Sony Pictures and producer Matt Tolmach have acquired Frankenstein, based on a pitch by new screenwriter Craig Fernandez (From Prada To Nada). The movie will be another highly modernized (always a scary prospect) version of the Mary Shelley novel. Tolmach is a former Sony chieftan and involved as co-producer in the upcoming 3-D Spider-Man reboot. Fernandez is developing twin animation projects at Dreamworks and his script The Courageous, a sci-fi adaptation of Rudyard Kipling's Captains Courageous, is being shopped 'round Hollywood. No stars or director yet attached to this longshot.


Frankenstein rocks! Former Guns n Roses guitar-god Slash is ramping up his slate of horror flicks for newly formed Slasher Films.
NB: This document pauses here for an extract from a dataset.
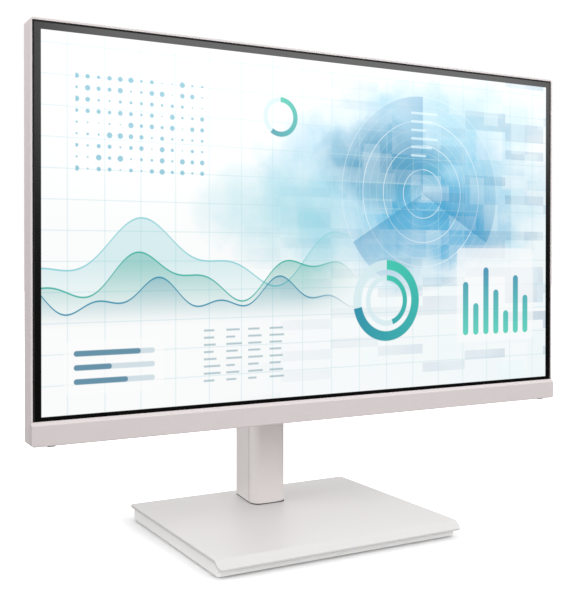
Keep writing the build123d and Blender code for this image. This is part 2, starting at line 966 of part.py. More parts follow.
# appliance inlet: a chamfered well with three flat pins
inlet_wall = 1.8
inlet_well_depth = 17.0
inlet_low = port_z + 0.4
pin_width, pin_thickness, pin_length = 4.0, 2.0, 15.0
with BuildPart() as power_inlet:
    block(
        (inlet_x - inlet_width / 2, inlet_x + inlet_width / 2),
        (board_back_y, board_back_y + inlet_depth),
        (inlet_low, inlet_low + inlet_length),
        datum=picture_z,
    )
    block(
        (inlet_x - inlet_width / 2 + inlet_wall, inlet_x + inlet_width / 2 - inlet_wall),
        (board_back_y + inlet_wall, board_back_y + inlet_depth - inlet_wall),
        (inlet_low, inlet_low + inlet_well_depth),
        Mode.SUBTRACT,
        picture_z,
    )
finish(power_inlet, "power_inlet")

inlet_back = inlet_low + inlet_well_depth
pin_places = [(-7.0, 6.6), (7.0, 6.6), (0.0, 10.6)]
with BuildPart() as inlet_pins:
    for pin_x, pin_y in pin_places:
        block(
            (inlet_x + pin_x - pin_thickness / 2, inlet_x + pin_x + pin_thickness / 2),
            (board_back_y + pin_y - pin_width / 2 + 1.0, board_back_y + pin_y + pin_width / 2 + 1.0),
            (inlet_back - pin_length, inlet_back),
            datum=picture_z,
        )
finish(inlet_pins, "inlet_pins")

# ---------------------------------------------------------------------------------------------
# Controls under the cabinet
# ---------------------------------------------------------------------------------------------
with BuildPart() as button_board:
    block(
        (post_x[0] - 4.0, led_lens_x + 4.0),
        (button_y - 5.0, button_y + 5.0),
        (button_board_bottom, button_board_bottom + 1.2),
        datum=picture_z,
    )
finish(button_board, "button_board")

flange_bottom = wall_top + 0.1
switch_bottom = flange_bottom + button_flange_thickness + button_travel + 0.1
with BuildPart() as button_switches:
    for place in button_places:
        block(
            (place - 3.0, place + 3.0),
            (button_y - 3.0, button_y + 3.0),
            (switch_bottom + 1.2, button_board_bottom),
            datum=picture_z,
        )
        rod_z(
            place,
            button_y,
            (picture_z + switch_bottom, picture_z + switch_bottom + 1.2),
            1.6,
        )
finish(button_switches, "button_switches")


def push_button(centre):
    """A key cap that stands a little below the cabinet, with a flange that stops it falling out."""
    block(
        (centre - button_width / 2, centre + button_width / 2),
        (button_y - button_depth / 2, button_y + button_depth / 2),
        (cabinet_bottom - button_proud, flange_bottom),
        datum=picture_z,
    )
    block(
        (centre - button_width / 2 - button_flange, centre + button_width / 2 + button_flange),
        (button_y - button_depth / 2 - button_flange, button_y + button_depth / 2 + button_flange),
        (flange_bottom, flange_bottom + button_flange_thickness),
        datum=picture_z,
    )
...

Slash has teamed with Scout Productions on Wake the Dead, a Frankenstein fable adapted from the slick graphic novel by Steve Niles (30 Days of Night).

Director Jay Russell (The Water Horse) is linked to the contemporary re-imagining project with a script by James V. Hart of Bram Stoker's Dracula. Variety reports famous spook-spotter Haley Joel Osment (The Sixth Sense, A.I.) is signed to star. Osment will play Victor Franklin, a curious college student who experiments with bringing the dead back to life. Never underestimate the benefits of a proper education.


In case you still haven't eaten your fill of Frankenstein pie, don't forget Fox 2000 Pictures' remake of 1975's transsexual musical, The Rocky Horror Picture Show. Fox execs nabbed Glee's Ryan Murphy to direct Dr. Frank-N-Furter and his horny extraterrestrial clan after he finished an entire episode devoted to the original movie, broadcast last Halloween.

Rocky Horror is a massively popular property with international appeal. It's grossed over $139 million and considered the longest running theatrical release in history due to perpetual midnight showings around the world. Are you ready to do the Time Warp again?

So which version of Frankenstein are you looking forward to the most?